The first Dubai Watch Week proved to be a who’s who of just about every independent watchmaker, invited by Ahmed Seddiqi & Sons, the region’s foremost retailer with 65 points of sale. In this particular branch of horology, the association of product and maker is especially strong, and the region’s collectors were understandably eager to meet the men behind the mechanisms. As Philippe Dufour so eloquently puts it, “the more exclusive the product, the more important it is to meet the hands that created it.” While this approach to the measure of time favours all forms of traditional watchmaking, the role of innovation cannot be ignored and was indeed the subject of a round-table discussion. Here’s what two of the contributors had to say.

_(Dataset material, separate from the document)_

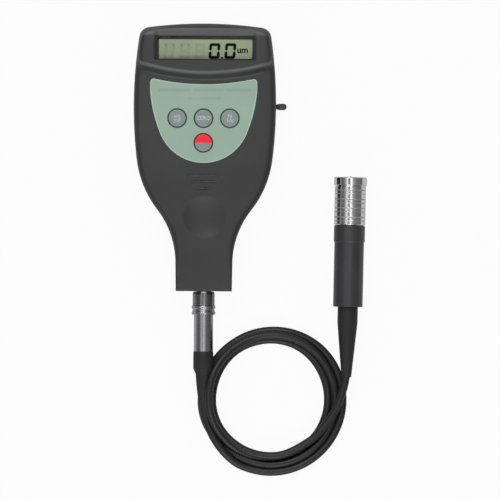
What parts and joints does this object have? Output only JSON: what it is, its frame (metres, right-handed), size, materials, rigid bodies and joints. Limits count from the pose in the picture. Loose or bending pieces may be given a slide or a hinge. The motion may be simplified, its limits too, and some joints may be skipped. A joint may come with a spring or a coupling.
{
  "type": "surface roughness tester",
  "caption": "Hand-held surface profile gauge lying on its back, with a display, round keys and a round probe on a coiled lead.",
  "frame": {"origin": "middle of the case's flat back", "axes": "+X to the right across the display, +Y towards the display end, +Z out of the face"},
  "size_m": [0.1076, 0.208, 0.027],
  "materials": {
    "case_plastic": "fine matt texture",
    "cell_wrap": "shrink-wrapped",
    "nickel": "nickel plated",
    "board_laminate": "solder mask over glass laminate",
    "component_black": "moulded",
    "switch_steel": "stamped",
    "strip_rubber": "layered silicone",
    "lcd_glass": "green-grey reflective cell",
    "window_clear": "clear polished plastic",
    "plate_film": "pale green printed film",
    "key_rubber": "grey-green, satin",
    "power_key_rubber": "grey-green with a red upper half",
    "screw_steel": "zinc plated",
    "jack_rubber": "satin",
    "socket_chrome": "polished nickel",
    "insert_black": "moulded",
    "wire_sheath": "coloured flexible sheath",
    "plug_chrome": "satin chrome",
    "pin_gold": "gold plated",
    "boot_rubber": "satin",
    "probe_steel": "turned and polished",
    "probe_black": "satin black",
    "core_iron": "soft magnetic core",
    "coil_copper": "enamelled copper wire",
    "tip_steel": "hardened and ground",
    "cord_rubber": "satin dark grey sheath"
  },
  "bodies": {
    "case": {"rear_shell": "case_plastic", "front_shell": "case_plastic", "batteries": "cell_wrap", "battery_contacts": "nickel", "main_board": "board_laminate", "processor_chip": "component_black", "small_components": "component_black", "buzzer": "component_black", "key_switches": "switch_steel", "contact_strips": "strip_rubber", "lcd_frame": "component_black", "lcd_panel": "lcd_glass", "display_window": "window_clear", "faceplate": "plate_film", "case_screws": "screw_steel", "board_screws": "screw_steel", "data_jack": "component_black", "sensor_socket": "socket_chrome", "socket_nut": "socket_chrome", "socket_insert": "insert_black", "board_connector": "insert_black", "sensor_wires": "wire_sheath"},
    "lead": {"plug_shell": "plug_chrome", "plug_insert": "insert_black", "plug_pins": "pin_gold", "plug_boot": "boot_rubber", "lead_plug_end": "cord_rubber", "lead_coil": "cord_rubber", "lead_probe_end": "cord_rubber", "probe_boot": "boot_rubber", "probe_body": "probe_black", "probe_nose": "probe_steel", "tip_guide": "probe_steel", "probe_core": "core_iron", "sensor_coil": "coil_copper"},
    "key_left": {"key_left": "key_rubber"},
    "key_middle": {"key_middle": "key_rubber"},
    "key_right": {"key_right": "key_rubber"},
    "key_power": {"key_power": "power_key_rubber"},
    "battery_cover": {"battery_cover": "case_plastic"},
    "jack_cover": {"jack_cover": "jack_rubber"},
    "plug_sleeve": {"plug_sleeve": "plug_chrome"},
    "probe_tip": {"probe_tip": "tip_steel", "tip_spring": "nickel"}
  },
  "joints": [
    {"name": "left_key_press", "type": "slide", "parent": "case", "child": "key_left", "axis": [0, 0, -1], "range_m": [0, 0.0008], "stiffness_N_per_m": 1500},
    {"name": "middle_key_press", "type": "slide", "parent": "case", "child": "key_middle", "axis": [0, 0, -1], "range_m": [0, 0.0008], "stiffness_N_per_m": 1500},
    {"name": "right_key_press", "type": "slide", "parent": "case", "child": "key_right", "axis": [0, 0, -1], "range_m": [0, 0.0008], "stiffness_N_per_m": 1500},
    {"name": "power_key_press", "type": "slide", "parent": "case", "child": "key_power", "axis": [0, 0, -1], "range_m": [0, 0.0008], "stiffness_N_per_m": 1500},
    {"name": "battery_cover_slide", "type": "slide", "parent": "case", "child": "battery_cover", "axis": [0, 1, 0], "range_m": [0, 0.05]},
    {"name": "jack_cover_pull", "type": "slide", "parent": "case", "child": "jack_cover", "axis": [1, 0, 0], "range_m": [0, 0.008]},
    {"name": "plug_pull", "type": "slide", "parent": "case", "child": "lead", "axis": [0, -1, 0], "range_m": [0, 0.01]},
    {"name": "sleeve_pull", "type": "slide", "parent": "lead", "child": "plug_sleeve", "axis": [0, -1, 0], "range_m": [0, 0.0012], "stiffness_N_per_m": 1500},
    {"name": "tip_press", "type": "slide", "parent": "lead", "child": "probe_tip", "axis": [-0.0153, -0.9999, 0], "range_m": [0, 0.0007], "stiffness_N_per_m": 800, "deforming": ["tip_spring"]}
  ]
}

What is watchmaking about, other than time and precision?
Jean-Marc Wiederrecht
Agenhor, putting the watchmaker first

Watchmaker Jean-Marc Wiederrecht needs no introduction. As the founder of Agenhor, his work was distinguished not once but twice at this year’s Grand Prix d’Horlogerie de Genève, with two of the winning timepieces – Slim d’Hermès QP and Fabergé Lady Compliquée Peacock – housing movements by the Genevan firm. He may be recently retired, passing the torch to his sons, his vision of watchmaking remains as sharp as ever. “What is watchmaking about, other than time and precision? If new technologies such as LIGA [a German acronym for lithography, electroplating and moulding] can contribute to progress in precision, then I’m all for it, because we are working towards a clearly defined objective that would be impossible to reach using nothing but human capacity. The problem today is that the big brands are taking industrialisation to the extreme, with the result that watches are now made by operators rather than watchmakers. It’s time we came back to our roots and told customers a real story. All the more so as these days no-one buys a mechanical watch for its precision. Quartz is far superior in that respect.”

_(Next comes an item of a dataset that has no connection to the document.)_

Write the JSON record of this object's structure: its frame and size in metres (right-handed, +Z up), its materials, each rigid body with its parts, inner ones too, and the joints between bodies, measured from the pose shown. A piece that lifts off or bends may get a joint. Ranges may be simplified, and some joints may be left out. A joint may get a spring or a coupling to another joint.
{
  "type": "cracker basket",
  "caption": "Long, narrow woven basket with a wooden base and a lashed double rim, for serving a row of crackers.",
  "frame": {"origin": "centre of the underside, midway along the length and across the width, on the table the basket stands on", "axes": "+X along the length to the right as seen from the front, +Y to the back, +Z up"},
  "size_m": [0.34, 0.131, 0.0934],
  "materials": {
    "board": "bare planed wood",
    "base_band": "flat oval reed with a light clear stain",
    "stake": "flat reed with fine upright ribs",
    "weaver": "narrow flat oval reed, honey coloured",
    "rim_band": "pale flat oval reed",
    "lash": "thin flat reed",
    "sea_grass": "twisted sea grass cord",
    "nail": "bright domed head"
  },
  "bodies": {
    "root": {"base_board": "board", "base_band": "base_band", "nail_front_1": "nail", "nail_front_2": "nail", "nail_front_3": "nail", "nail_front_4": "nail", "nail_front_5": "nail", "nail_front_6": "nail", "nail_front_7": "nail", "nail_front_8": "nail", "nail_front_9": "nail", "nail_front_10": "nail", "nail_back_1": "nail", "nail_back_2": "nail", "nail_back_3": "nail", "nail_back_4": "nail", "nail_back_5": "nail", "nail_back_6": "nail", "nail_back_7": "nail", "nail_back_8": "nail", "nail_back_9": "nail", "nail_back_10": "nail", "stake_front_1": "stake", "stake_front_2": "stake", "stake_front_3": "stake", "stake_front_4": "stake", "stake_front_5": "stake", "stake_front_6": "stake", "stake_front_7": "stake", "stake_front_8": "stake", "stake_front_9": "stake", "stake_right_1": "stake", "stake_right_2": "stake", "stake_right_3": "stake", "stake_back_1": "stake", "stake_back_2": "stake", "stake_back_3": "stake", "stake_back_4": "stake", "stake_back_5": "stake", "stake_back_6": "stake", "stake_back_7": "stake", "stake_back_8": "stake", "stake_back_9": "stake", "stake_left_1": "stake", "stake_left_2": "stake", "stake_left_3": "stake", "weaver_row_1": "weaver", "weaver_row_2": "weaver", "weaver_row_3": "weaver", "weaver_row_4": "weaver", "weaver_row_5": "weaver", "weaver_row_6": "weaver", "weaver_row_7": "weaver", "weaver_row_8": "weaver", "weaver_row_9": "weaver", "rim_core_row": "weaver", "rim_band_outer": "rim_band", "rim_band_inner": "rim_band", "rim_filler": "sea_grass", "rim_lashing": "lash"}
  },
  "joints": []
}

For Jean-Marc Wiederrecht, it’s high time we put the watchmaker back at the centre. “Watches are made by people,” he says. “What can new technologies contribute in this context? Take silicon, for example, which is used more and more for the parts in the regulating organ and the escapement. Personally I’m against it. It makes no sense whatsoever. Why replace human dexterity with machines? This is a perfectly legitimate question with regard to traditional watchmaking. We know full well that we’ll never do better than a rate variation of a few seconds a day for a mechanical watch, however perfect it may be. We’ve entered the watch’s physical limits.”

Now HYT is preparing its equally intelligent successor.
HYT, breaking the mould

HYT has chosen to push these physical limits, though not necessarily in terms of precision. Instead, the brand’s engineers have focused on fluid mechanics as the basis for a system that displays the time by means of a pump. Giving the lie to the age-old principle that a mechanical movement is at its best when barricaded against liquids, they have invented a new breed of watchmaking which, in some respects, harks back to an age when time was measured by the flow of water in a clepsydra. A totally off-the-wall approach which CEO and shareholder Vincent Perriard assures us has hit the mark. The brand has sold 700 watches since the H1 was launched three years ago, and 2015 is proving to be an excellent year with sales increasing by 45% to 400 timepieces. At a time when many watchmakers are feeling the pinch, Vincent Perriard is all smiles when he announces the five new jobs that will be adding to the current forty-strong workforce, which includes 22 chemists. A smile that breaks into a grin when he pushes up his sleeve to reveal HYT’s latest exploit: the dynamo backlighting of the H4 Metropolis.

“Our clients are collectors in search of the ultimate degree of innovation. A collector will fall for an Audemars Piguet then progress naturally to Richard Mille, and may well continue to HYT in his pursuit of watches that meet a technical challenge. We still have quite a few surprises in store for them to discover. When developing our first watches, we had to resolve the problem of temperature difference which affected precision. We did this through a thermal compensator. Thanks to this research, we learned how to capture temperature differences. Even a variation as small as 0.1° or 0.2° creates vibrations, hence energy, and we’re building on this to develop a movement that will derive energy from temperature changes in the fluid it contains.” In 1928 Jaeger-LeCoultre invented the Atmos which runs on energy from changes in temperature and atmospheric pressure. Now HYT is preparing its equally intelligent successor.